Politica

PRIMA PAGINA – Ecco Melagnez: così Giorgia alza lo scontro Schlein-Conte

di Domenico Pecile -


Settanta minuti di intervento, a tutto campo, contro tutti: l’arringa di Giorgia Meloni nel discorso che ha chiuso la kermesse di Atreju può essere riassunta nelle due parole che hanno incendiato la platea: “Non mollo”. Determinata, sicura, quasi baldanzosa, ha aperto la maratona-europee che la vede con il vento in poppa e con i consensi in ulteriore aumento.
Ha rischiato un azzardo ideologico sul tema sia della maternità surrogata sia dei poteri economici forti che oscurano la politica, invitando il magnate Elon Musk. Ha sparato alzo zero sulla Ferragni affermando che “il vero modello non sono gli influencer che fanno soldi a palate promuovendo carissimi panettoni coi quali si fa credere che si farà beneficienza”. Ha sminuito Roberto Saviano, che non racconta le storie delle forze dell’ordine, ma quelle più redditizie dei camorristi.

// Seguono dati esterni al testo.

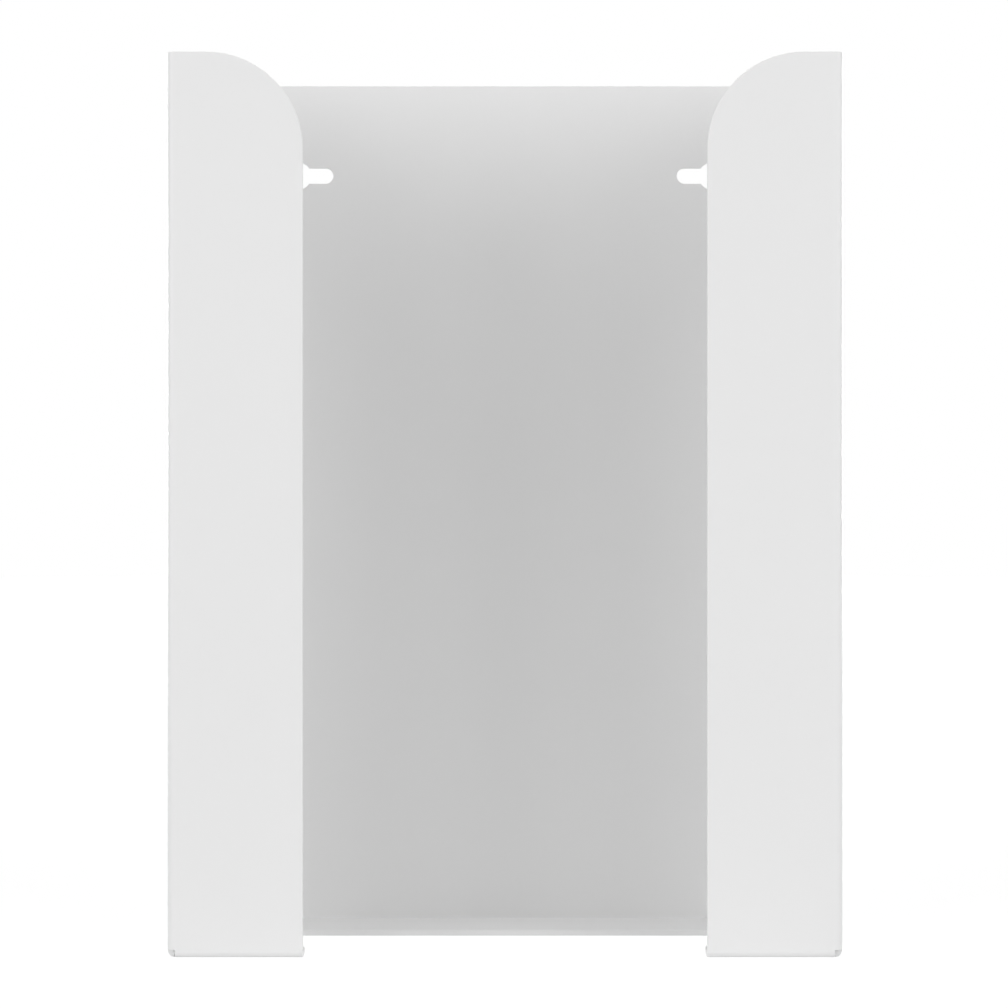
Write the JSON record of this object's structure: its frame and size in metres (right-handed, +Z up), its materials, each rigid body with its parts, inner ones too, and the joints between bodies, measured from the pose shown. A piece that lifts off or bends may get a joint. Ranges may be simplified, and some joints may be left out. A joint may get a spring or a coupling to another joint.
{
  "type": "disposable glove dispenser",
  "caption": "Wall holder folded from coated sheet steel: open top, gap down the front, tabs round an open bottom, keyholes in the back. Holds stacked cartons of disposable gloves.",
  "frame": {"origin": "centre of the holder's plan, on the underside of its bottom tabs", "axes": "+Z up; +Y towards the wall that it hangs on, so the open front faces -Y; +X to the right as seen from the front"},
  "size_m": [0.254, 0.095, 0.3405],
  "materials": {
    "white_coat": "smooth satin white powder coat"
  },
  "bodies": {
    "root": {"folded_holder": "white_coat"}
  },
  "joints": []
}
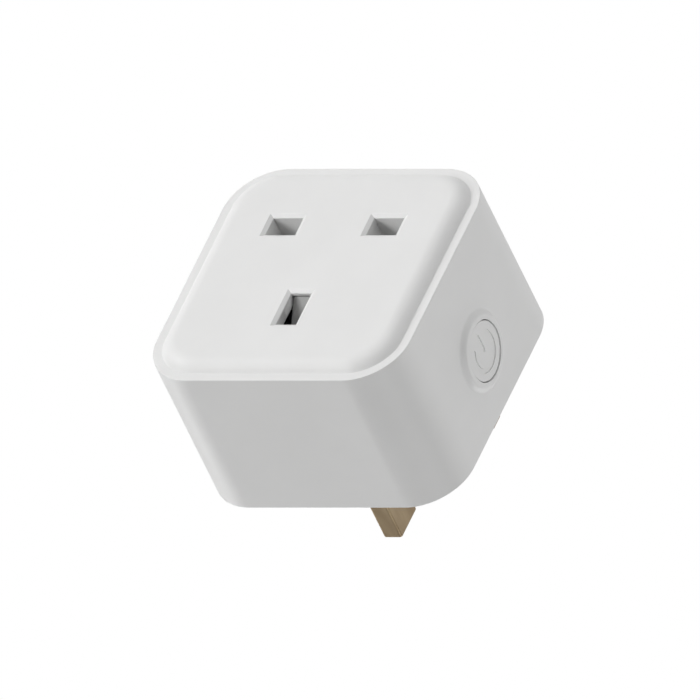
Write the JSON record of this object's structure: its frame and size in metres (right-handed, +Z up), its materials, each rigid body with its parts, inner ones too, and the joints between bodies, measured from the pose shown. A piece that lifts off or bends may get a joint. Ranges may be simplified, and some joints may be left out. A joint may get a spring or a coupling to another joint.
{
  "type": "smart plug",
  "caption": "White cube-shaped switched socket adapter with flat-bladed mains pins behind, a shuttered socket in front and a round power button on one side.",
  "frame": {"origin": "centre of the rear face, which lies against the wall socket", "axes": "-Y is the way the socket faces, +Y the way the pins point, +Z up in use with the earth pin on top, button on the -X side"},
  "size_m": [0.057, 0.0591, 0.0572],
  "materials": {
    "case": "satin white moulded plastic",
    "shutter": "satin off-white moulded plastic",
    "carrier": "grey glass-filled plastic",
    "brass": "machined brass, lightly tarnished",
    "bronze": "stamped spring bronze",
    "steel": "plated steel",
    "black_plastic": "black moulded plastic",
    "board": "green solder mask",
    "led": "clear cast lens",
    "relay_case": "blue moulded plastic",
    "copper": "enamelled copper wire",
    "capacitor": "dark shrink sleeve on aluminium",
    "ferrite": "sintered ferrite with copper winding",
    "varistor": "blue epoxy coat",
    "resistor": "grey-green cement coat"
  },
  "bodies": {
    "case": {"front_housing": "case", "rear_cover": "case", "shutter_spring": "steel", "contact_carrier": "carrier", "earth_pin": "brass", "live_pin": "brass", "neutral_pin": "brass", "live_pin_sleeve": "black_plastic", "neutral_pin_sleeve": "black_plastic", "earth_contact": "bronze", "live_contact": "bronze", "neutral_contact": "bronze", "cover_screw_1": "steel", "cover_screw_2": "steel", "cover_screw_3": "steel", "cover_screw_4": "steel", "main_circuit_board": "board", "control_board": "board", "wifi_module_board": "board", "wifi_shield_can": "steel", "tact_switch_body": "black_plastic", "status_led": "led", "relay_base": "black_plastic", "relay_cover": "relay_case", "relay_coil": "copper", "relay_yoke": "steel", "capacitor_1": "capacitor", "capacitor_2": "capacitor", "inductor": "ferrite", "varistor": "varistor", "bridge_rectifier": "black_plastic", "fuse_resistor": "resistor"},
    "button": {"button_cap": "case"},
    "plunger": {"tact_plunger": "steel"},
    "shutter": {"shutter": "shutter"},
    "armature": {"relay_armature": "steel"}
  },
  "joints": [
    {"name": "button_press", "type": "slide", "parent": "case", "child": "button", "axis": [1, 0, 0], "range_m": [0, 0.0005], "stiffness_N_per_m": 1000, "springref_m": -0.0005},
    {"name": "tact_plunger_press", "type": "slide", "parent": "case", "child": "plunger", "axis": [1, 0, 0], "range_m": [0, 0.0005]},
    {"name": "shutter_slide", "type": "slide", "parent": "case", "child": "shutter", "axis": [0, 0, -1], "range_m": [0, 0.0085], "stiffness_N_per_m": 100, "springref_m": -0.004, "deforming": ["shutter_spring"]},
    {"name": "relay_armature_hinge", "type": "hinge", "parent": "case", "child": "armature", "pos_m": [0.0126, -0.0236, 0.0012], "axis": [-1, 0, 0], "range_deg": [0, 3], "stiffness_Nm_per_rad": 0.02, "springref_deg": -2.86}
  ],
  "couplings": [
    {"joint": "tact_plunger_press", "follows": "button_press", "ratio": 1}
  ]
}
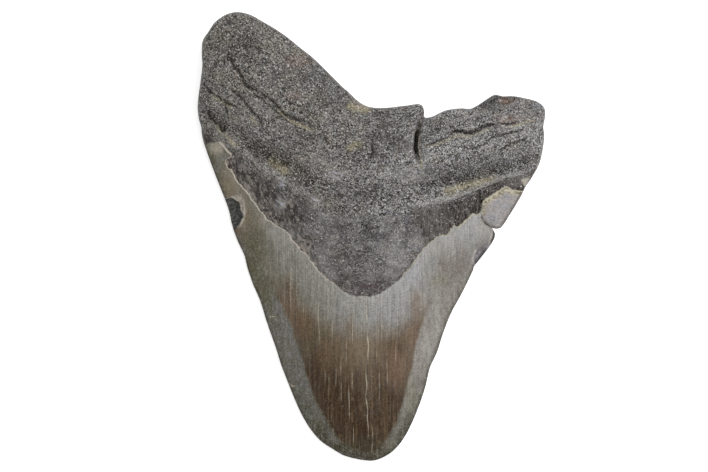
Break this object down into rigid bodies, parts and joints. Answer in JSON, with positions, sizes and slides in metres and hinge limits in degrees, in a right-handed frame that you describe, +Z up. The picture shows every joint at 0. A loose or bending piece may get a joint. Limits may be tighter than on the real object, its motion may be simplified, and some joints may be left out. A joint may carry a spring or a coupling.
{
  "type": "fossil megalodon tooth",
  "caption": "Broad triangular fossil shark tooth with a worn domed crown, a V-shaped neck band and a thick two-lobed root.",
  "frame": {"origin": "middle of the outline's box, on the table the tooth lies on", "axes": "+Y from the crown's tip towards the root, +X to the right seen from above, +Z up out of the domed lingual face"},
  "size_m": [0.0944, 0.1218, 0.0254],
  "materials": {
    "tooth": "mineralised tooth: satin grey to brown enamel on the crown, gritty dull grey-brown root"
  },
  "bodies": {
    "root": {"tooth": "tooth"}
  },
  "joints": []
}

Ha parlato al suo popolo, mettendolo in guardia contro gli attacchi che arriveranno dalle opposizioni. In ogni caso, il suo esordio ufficiale della campagna per le europee del prossimo anno ha oscurato quello del raduno fiorentino di Matteo Salvini che aveva pensato di alzare la posta in chiave anti-Meloni chiamando a raccolta le destra estrema per forzare il dibattito in vista delle future alleanze di Bruxelles. Ma è stato anche, quello di Meloni, un esordio che prefigura il lungo scontro che ci sarà da qui alle europee tra lei e la segretaria del Pd, Elly Schlein. La quale ha tentato la contromossa del raduno di sabato scorso con il Forum “L’Europa che vogliamo”, facendosi benedire – pensando a una versione riaggiornata dell’Ulivo – da Romano Prodi ed Enrico Letta. Schlein è stata durissima nei confronti dell’avversaria parlando di un “patetico show, fa festa e lascia 900 mila famiglie in povertà”. Da parte sua, Meloni ha commentato in questo modo il rifiuto dell’invito a partecipare rivolto alla segretaria dem: “Cara Elly, puoi anche decidere di non partecipare, ma non c’è bisogno di insultare tutti coloro che hanno deciso di accettare il nostro inviato”.


Scaramucce, scintille. Destinate a incendiarsi progressivamente nelle prossime settimane. Anche perché nel mirino di Meloni, forse più di Schlein c’è Giuseppe Conte, padre di quel superbonus che è costato all’Italia – ha rimarcato con forza – un buco di 130 miliardi. Il perché Meloni tema più Conte che Schlein è presto spiegato. Il premier teme infatti che in caso di voti liquidi in fuga dal suo partito, la destinazione dei transfughi non sarebbe tanto il Partito democratico quanto il M5S. Non solo, ma Meloni è stata acerrima nemica del Conte 2 (“Conte ha fatto più danni all’Italia di Attila”), mentre per adesso Schlein impersona soltanto un avversario ideologico. Anche a Schlein rinfaccia la doppia morale dei dem capaci di solidarizzare con Ferragni, ma rimasti imbarazzati e tenui nelle critiche a Soumahoro, che rappresenta per le forze di governo la contraddizione vivente di una sinistra buonista e garantista anche di fronte all’evidenza degli abusi e delle distorsioni nella gestione degli immigrati da parte di alcune cooperative.
Un braccio di ferro tra centro destra e opposizioni che Meloni sa che dovrà affrontare in gran parte da sola soprattutto dal punto di vista strategico.

Le fughe in avanti di Salvini sia sulle alleanze, sia su Mes e Patto di Stabilità, i distinguo del vice premier di FI, Antonio Tajani, sul superbonus la costringeranno a forzare determinate decisioni anche a costo dell’impopolarità L’invito a esserci ad Atreju rivolto al premier albanese, Edi Rama, e a quello inglese Rishi Sunak dimostra che una volta pulite le stimmate di essere anti-europeista, il premier allarga le interlocuzioni a tutto campo, anche fuori dall’Ue, come del resto era già accaduto nel caso del Piano Mattei con l’Algeria. Una Meloni insomma decisa a spianare la strada a Fratelli d’Italia non guardando in faccia a nessuno, nemmeno nel centrodestra.